Razzia in de Noordoostpolder, 17-18 november 1944

1 geïnteresseerde

Polderarbeider Johannes Muis werd bij de grote razzia van 17 november 1944 opgepakt. Hij schreef in zijn dagboek:

Ausweis

"Ausweis" van Johannes Muis. De houders van dergelijke documenten konden daarmee aantonen dat zij, omdat zij betrokken waren bij de voedselvoorziening van de Nederlandse bevolking, waren vrijgesteld van tewerkstelling in Duitsland. Desondanks werd ook Johannes Muis opgepakt (Batavialand, collectie J. Muis).

Alle rechten voorbehouden

’s Morgens om ± 7 uur werden we opgeschrikt in kamp Vollenhove, het kampterrein was aan alle zijden afgezet, zodat er weinig kans op ontsnapping bestond. We hadden juist gegeten en wilden de laarzen aantrekken om naar het werk te gaan, toen iemand, die zich naar zijn werk aan de Smederij wou begeven, bij ons de kamer kwam binnen vliegen, op de voet gevolgd door een S.D. man met zijn automatische pistool in de aanslag.

Eén van mijn collega’s kreeg nog een klap met dit pistool tegen zijn schouder en het volgende moment liepen we reeds met opgeheven handen het kamp uit, de brug over, naar de school in Vollenhove. Iedere 10 à 20 m. stonden wachtposten opgesteld, terwijl ook de school, waar toen nog weinig slachtoffers waren, onder zware bewaking stond.

We hadden niet de gelegenheid gehad, om ook maar het minste mee te nemen, zodat ik op de klompen, zonder pet en overjas de emotievolle tocht begon. De meeste jongens, die later van hun werk werden opgepikt stonden er trouwens precies zo voor, ook zij hadden alles moeten achterlaten. Onderwijl worden steeds meer mannen binnengebracht, eerst uit kamp Kadoelen, later gevolgd door Ramspol, Ens, enz.
Het transport ging op weg, uitgeleide gedaan door Vollenhovense bewoners, die royaal met brood e.d. kwamen aandragen, kortom, het afscheid was vol emoties. Op dit moment kon ik niet nalaten een vergelijking te trekken tussen onze toestand en de Slaventransporten uit De Negerhut van Oom Tom.

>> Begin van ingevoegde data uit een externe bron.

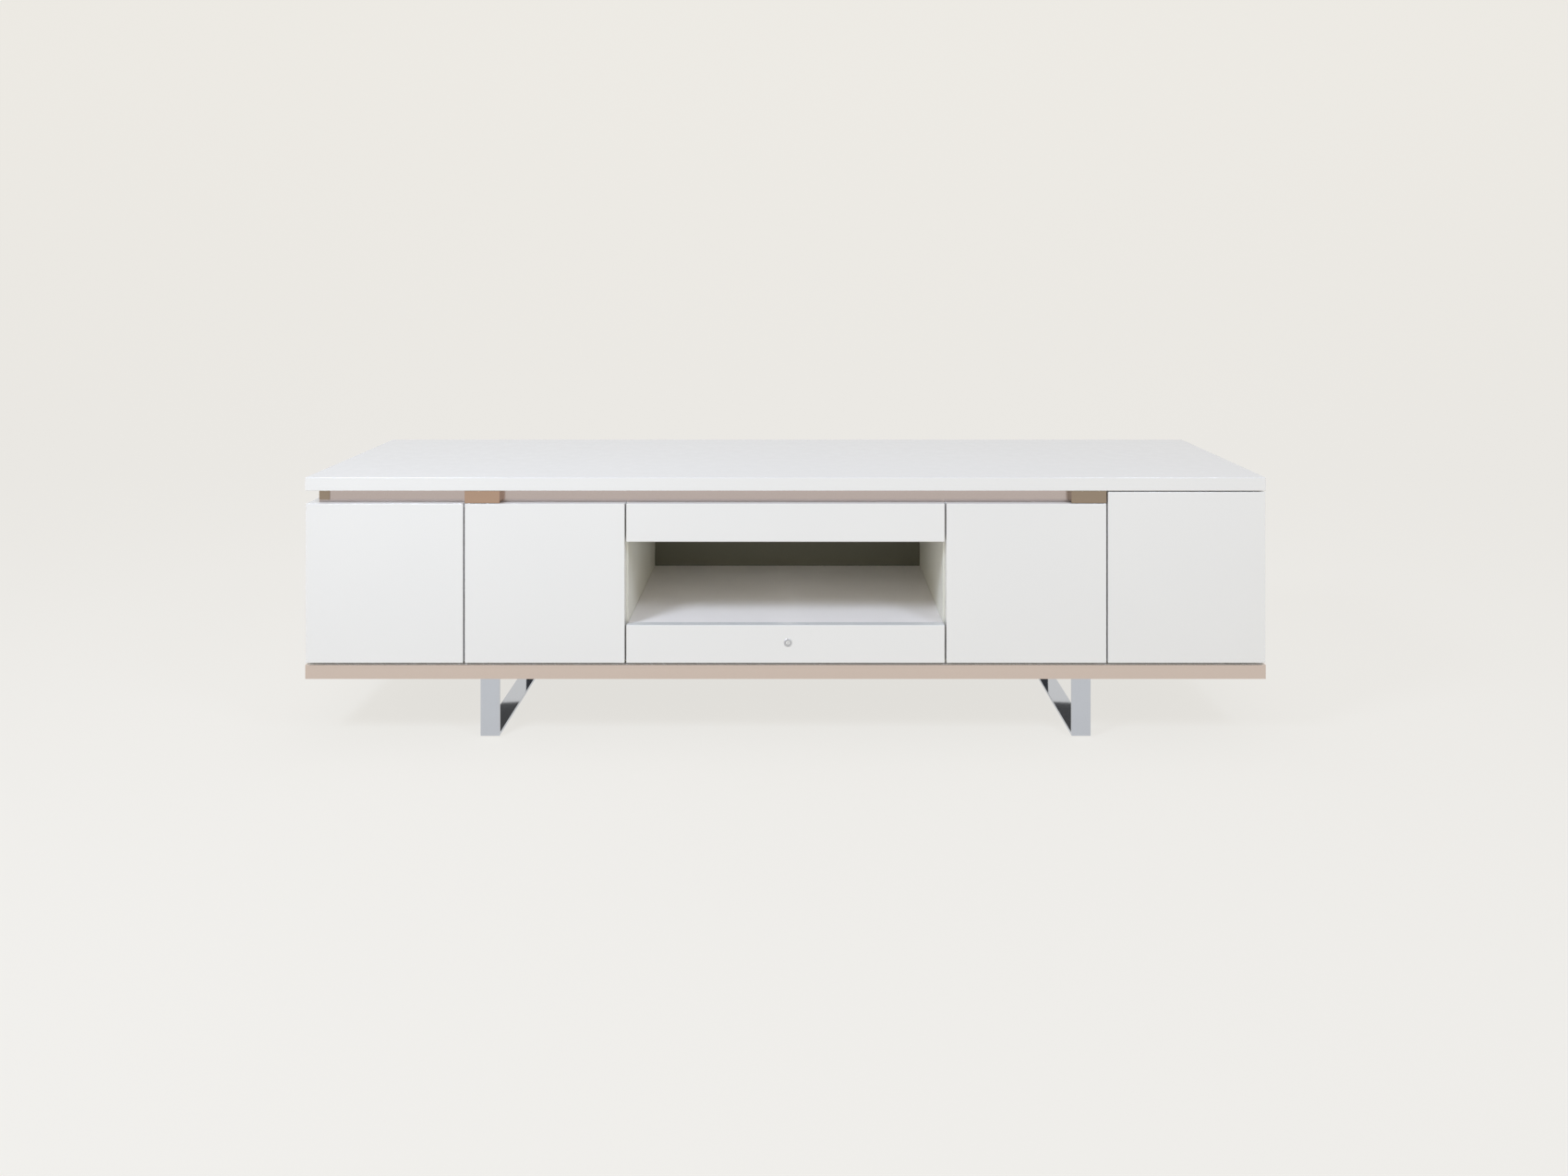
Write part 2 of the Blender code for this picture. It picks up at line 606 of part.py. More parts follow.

Bij de Oldenhof passeerden we een bakkerskar, en de eigenaar begon zijn broodvoorraad onder de jongens uit te delen. Het gevolg was, dat min of meer een wedloop ontstond, om zoveel mogelijk te bemachtigen, wat door onze bewakers met pistoolschoten in de lucht en een geweldig geschreeuw weer werd hersteld. Zo ging het verder, langs wegen die we reeds zo vaak hadden afgelegd, tussen eindeloze watervlakten, via Zwartsluis over de dijk naar Meppel. Och, wat waren de omstandigheden dit maal anders dan normaal, en hoe onzeker de verdere toekomst. Overal passeerden we mensen, die afkomstig waren uit Meppel, Kampen, Zwartsluis enz. en zochten naar bekenden onder ons. Vaak werden ze door de bewakers op ruwe manier weggejaagd. Het was ± vier uur in de middag, toen we eindelijk in Meppel bereikten, de Hoofdstraat doorgingen en halt moesten houden in de Catharinastraat.

Bron: Batavialand te Lelystad, Dagboek Johannes Muis, 5 Maanden Duitsland.